● **Given problem**:
Take every line where the string "frame" appears and copy it.

● **Recorded data**:
** BEGIN **

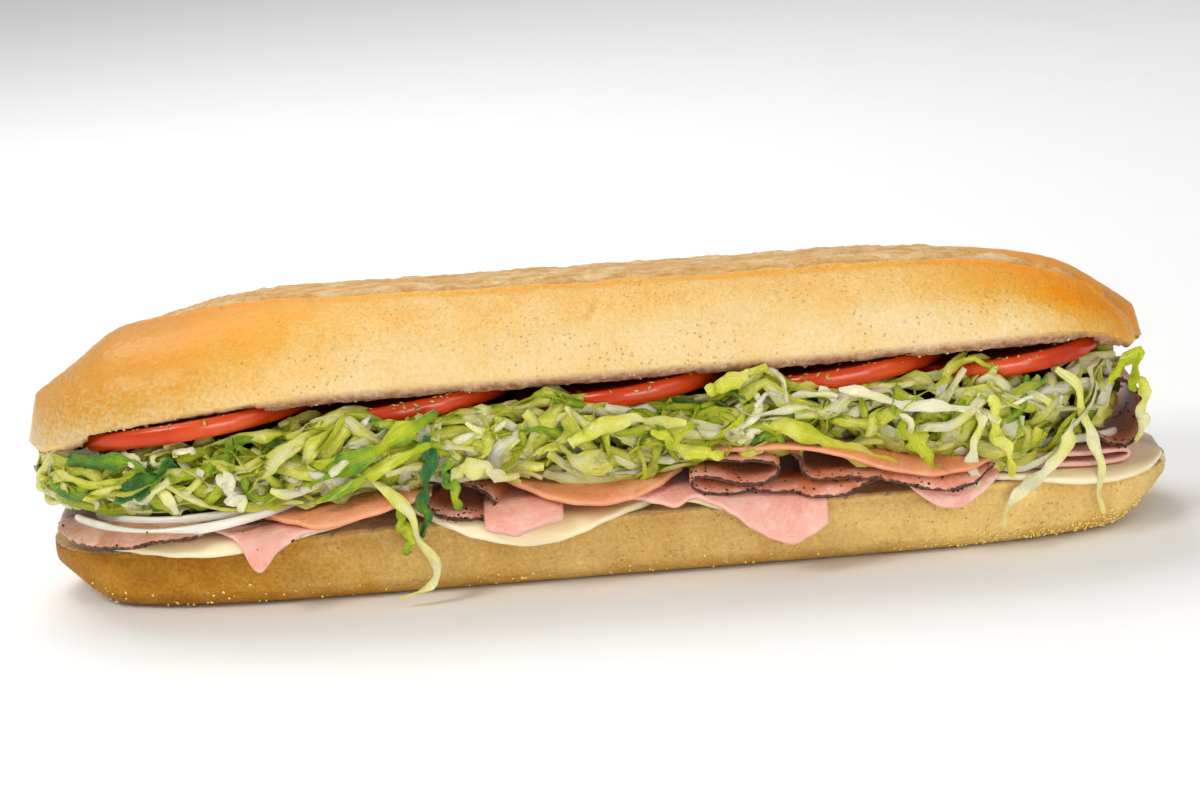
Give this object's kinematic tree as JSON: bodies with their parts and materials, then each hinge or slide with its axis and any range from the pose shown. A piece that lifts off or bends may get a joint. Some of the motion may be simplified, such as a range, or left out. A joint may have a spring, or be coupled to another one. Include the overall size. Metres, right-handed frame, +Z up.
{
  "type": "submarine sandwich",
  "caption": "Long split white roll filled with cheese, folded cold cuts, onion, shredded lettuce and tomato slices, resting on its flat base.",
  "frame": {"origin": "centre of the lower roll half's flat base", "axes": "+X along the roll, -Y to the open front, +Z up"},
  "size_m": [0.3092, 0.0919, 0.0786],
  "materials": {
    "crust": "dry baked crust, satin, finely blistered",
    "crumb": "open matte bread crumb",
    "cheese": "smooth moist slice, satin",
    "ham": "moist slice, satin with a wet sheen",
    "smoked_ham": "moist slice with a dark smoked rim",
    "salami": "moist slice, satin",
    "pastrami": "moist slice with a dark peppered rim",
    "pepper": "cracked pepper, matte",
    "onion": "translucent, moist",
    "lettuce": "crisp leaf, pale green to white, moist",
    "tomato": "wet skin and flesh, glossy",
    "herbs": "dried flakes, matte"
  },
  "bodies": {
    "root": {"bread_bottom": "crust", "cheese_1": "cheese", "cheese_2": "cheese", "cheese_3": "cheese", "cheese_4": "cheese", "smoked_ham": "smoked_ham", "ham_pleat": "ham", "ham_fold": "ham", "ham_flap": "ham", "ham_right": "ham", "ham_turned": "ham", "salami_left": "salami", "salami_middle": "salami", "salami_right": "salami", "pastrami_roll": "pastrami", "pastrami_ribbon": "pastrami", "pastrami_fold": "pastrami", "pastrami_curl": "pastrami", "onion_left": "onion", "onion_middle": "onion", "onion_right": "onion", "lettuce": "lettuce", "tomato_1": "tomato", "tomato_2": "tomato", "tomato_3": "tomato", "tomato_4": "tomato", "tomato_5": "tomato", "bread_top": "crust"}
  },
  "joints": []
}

** END **

● **Solution to this problem**:
Give this object's kinematic tree as JSON: bodies with their parts and materials, then each hinge or slide with its axis and any range from the pose shown. A piece that lifts off or bends may get a joint. Some of the motion may be simplified, such as a range, or left out. A joint may have a spring, or be coupled to another one. Include the overall size. Metres, right-handed frame, +Z up.
  "frame": {"origin": "centre of the lower roll half's flat base", "axes": "+X along the roll, -Y to the open front, +Z up"},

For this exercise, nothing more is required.